Market ROI Comparisons – Conclusions

The critical question that investors face in all three of these comparisons is one of generating gains through exceptional market timing with cyclical markets, or generating gains through exceptional patience with linear markets.  As much as we would all like to think of ourselves as a “guru” who can accurately predict every market gyration, the fact of the matter is that we can’t.

Even the best, brightest, and smartest market analysts are scarcely better than 50-50 with their market predictions, and many are much worse.  What frequently happens is that many people fail to respect the market, and ultimately pay the price through losses.  Intelligent investors must understand that the market does not do what we think it should do … it does what it wants to do.  What this means is that prices are set by buyers and sellers.  Sometimes prices climb to absurd heights, and sometimes they drop to ridiculous lows.  We can generate a general sense of when prices are elevated vs. depressed with a reasonable degree of accuracy, but nobody knows when the market will turn … nobody.
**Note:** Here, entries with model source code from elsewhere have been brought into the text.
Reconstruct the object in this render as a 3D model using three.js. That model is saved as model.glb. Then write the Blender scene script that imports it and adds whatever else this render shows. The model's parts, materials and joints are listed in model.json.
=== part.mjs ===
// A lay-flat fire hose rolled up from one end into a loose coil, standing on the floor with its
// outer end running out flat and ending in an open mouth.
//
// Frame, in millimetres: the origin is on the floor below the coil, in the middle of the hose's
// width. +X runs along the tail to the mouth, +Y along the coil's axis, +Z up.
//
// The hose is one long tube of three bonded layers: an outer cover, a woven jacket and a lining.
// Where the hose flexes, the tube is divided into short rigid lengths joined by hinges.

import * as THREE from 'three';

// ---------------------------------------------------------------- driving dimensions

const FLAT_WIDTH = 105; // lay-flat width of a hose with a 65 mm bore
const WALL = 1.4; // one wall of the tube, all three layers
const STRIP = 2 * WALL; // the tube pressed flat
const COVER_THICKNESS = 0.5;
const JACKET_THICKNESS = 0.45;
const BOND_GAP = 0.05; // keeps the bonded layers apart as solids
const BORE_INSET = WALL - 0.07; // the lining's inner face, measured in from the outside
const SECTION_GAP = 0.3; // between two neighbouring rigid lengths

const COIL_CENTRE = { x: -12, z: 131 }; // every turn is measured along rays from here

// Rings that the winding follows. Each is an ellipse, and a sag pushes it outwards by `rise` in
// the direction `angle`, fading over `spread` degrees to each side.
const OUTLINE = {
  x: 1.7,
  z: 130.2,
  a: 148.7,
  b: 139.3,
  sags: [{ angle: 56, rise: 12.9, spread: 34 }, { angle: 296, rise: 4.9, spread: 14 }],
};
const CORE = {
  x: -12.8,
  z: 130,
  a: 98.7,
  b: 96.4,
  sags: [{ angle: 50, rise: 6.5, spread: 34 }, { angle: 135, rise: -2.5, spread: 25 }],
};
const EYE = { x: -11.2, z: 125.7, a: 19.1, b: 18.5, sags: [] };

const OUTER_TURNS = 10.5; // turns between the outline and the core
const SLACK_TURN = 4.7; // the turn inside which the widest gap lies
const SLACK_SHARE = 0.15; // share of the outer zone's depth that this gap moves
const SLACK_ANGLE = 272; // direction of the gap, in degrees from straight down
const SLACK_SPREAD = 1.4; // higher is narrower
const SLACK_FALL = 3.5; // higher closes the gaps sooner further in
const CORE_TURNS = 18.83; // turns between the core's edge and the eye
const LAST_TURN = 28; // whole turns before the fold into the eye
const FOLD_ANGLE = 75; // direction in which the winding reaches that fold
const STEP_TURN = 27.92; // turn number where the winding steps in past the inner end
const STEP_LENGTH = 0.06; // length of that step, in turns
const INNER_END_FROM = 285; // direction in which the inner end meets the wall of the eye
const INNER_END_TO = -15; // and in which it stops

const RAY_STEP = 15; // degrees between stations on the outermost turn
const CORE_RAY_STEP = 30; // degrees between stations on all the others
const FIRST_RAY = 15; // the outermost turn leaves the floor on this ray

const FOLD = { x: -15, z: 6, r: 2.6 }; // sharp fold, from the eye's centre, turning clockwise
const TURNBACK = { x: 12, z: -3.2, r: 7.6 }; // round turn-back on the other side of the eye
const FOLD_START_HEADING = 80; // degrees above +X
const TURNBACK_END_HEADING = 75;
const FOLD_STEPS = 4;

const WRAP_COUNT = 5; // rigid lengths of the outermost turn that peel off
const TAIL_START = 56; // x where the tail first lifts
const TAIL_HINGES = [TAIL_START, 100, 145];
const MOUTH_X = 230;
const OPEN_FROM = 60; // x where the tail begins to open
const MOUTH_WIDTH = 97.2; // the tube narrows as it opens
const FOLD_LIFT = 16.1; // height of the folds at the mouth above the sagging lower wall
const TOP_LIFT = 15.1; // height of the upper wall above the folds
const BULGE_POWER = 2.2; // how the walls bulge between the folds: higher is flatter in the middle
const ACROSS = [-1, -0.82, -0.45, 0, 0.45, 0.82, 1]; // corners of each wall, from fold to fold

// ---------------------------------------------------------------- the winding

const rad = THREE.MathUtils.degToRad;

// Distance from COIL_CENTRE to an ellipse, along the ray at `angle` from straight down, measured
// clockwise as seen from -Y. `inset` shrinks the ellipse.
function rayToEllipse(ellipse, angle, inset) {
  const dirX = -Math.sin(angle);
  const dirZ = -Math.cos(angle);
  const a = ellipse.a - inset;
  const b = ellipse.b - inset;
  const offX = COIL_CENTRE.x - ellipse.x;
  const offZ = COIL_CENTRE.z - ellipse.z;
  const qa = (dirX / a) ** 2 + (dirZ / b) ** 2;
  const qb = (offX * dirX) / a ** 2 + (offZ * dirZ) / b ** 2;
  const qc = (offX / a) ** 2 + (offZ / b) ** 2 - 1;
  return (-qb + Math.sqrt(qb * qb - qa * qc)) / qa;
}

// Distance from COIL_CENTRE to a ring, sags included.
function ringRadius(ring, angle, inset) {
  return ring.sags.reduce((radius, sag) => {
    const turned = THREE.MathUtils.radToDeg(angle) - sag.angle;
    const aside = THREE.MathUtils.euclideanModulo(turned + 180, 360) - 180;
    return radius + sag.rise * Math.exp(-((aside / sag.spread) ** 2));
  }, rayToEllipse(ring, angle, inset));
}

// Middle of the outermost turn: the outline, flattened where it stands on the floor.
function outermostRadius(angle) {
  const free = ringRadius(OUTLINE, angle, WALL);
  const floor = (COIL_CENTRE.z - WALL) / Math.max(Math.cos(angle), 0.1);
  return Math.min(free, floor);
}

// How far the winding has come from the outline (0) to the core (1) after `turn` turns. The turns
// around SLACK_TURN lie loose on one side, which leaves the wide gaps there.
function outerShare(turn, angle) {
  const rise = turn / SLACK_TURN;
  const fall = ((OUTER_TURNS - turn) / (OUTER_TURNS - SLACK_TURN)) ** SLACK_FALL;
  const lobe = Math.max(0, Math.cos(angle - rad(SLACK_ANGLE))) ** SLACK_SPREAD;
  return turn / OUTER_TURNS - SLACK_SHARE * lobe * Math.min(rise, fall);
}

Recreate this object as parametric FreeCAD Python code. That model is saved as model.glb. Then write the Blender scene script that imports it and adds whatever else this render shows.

The overconfident investor frequently believes that he can pick markets correctly, and jump onto price trends for easy gains.  This strategy typically works until it doesn’t work, and when it doesn’t work, it REALLY doesn’t work.  Leveraged gains are wonderful, but leveraged losses are devastating.  Any time that successful income property investing means that you need to correctly time the markets, you are setting yourself up for big losses in the future when you eventually guess wrong, and cannot get out without taking a substantial loss since property is illiquid.  This reluctance to take a loss can make a substantial loss grow into a crippling loss.

Where this ultimately leaves us is with determining the best way to protect ourselves against the impact of our own overconfidence.  This is where linear markets become so powerful.  When a market does not grow or crash explosively, the timing of when you buy becomes less important.  This takes the achievement of investing success out of market timing, and places it into the realm of prudent savings, intelligent investment, compounding of gains, and repeating the process until you have achieved financial freedom.

With investing, just as with life, the most successful strategies are frequently the least exciting ones.  It’s fun to imagine going from zero to riches in an instant, but that is not a reliable strategy.  Some people do garner windfall profits, but you cannot depend on windfall profits for your financial future.  Intelligent investors understand that the path to long-term success is one that involves many prudent decisions.  Instead of relying on a single “big deal” to catapult us to success, rely on making one good decision, then another good decision, and then another good decision.  Over time, the impacts of these decisions will compound as we steadily and reliably march toward financial freedom.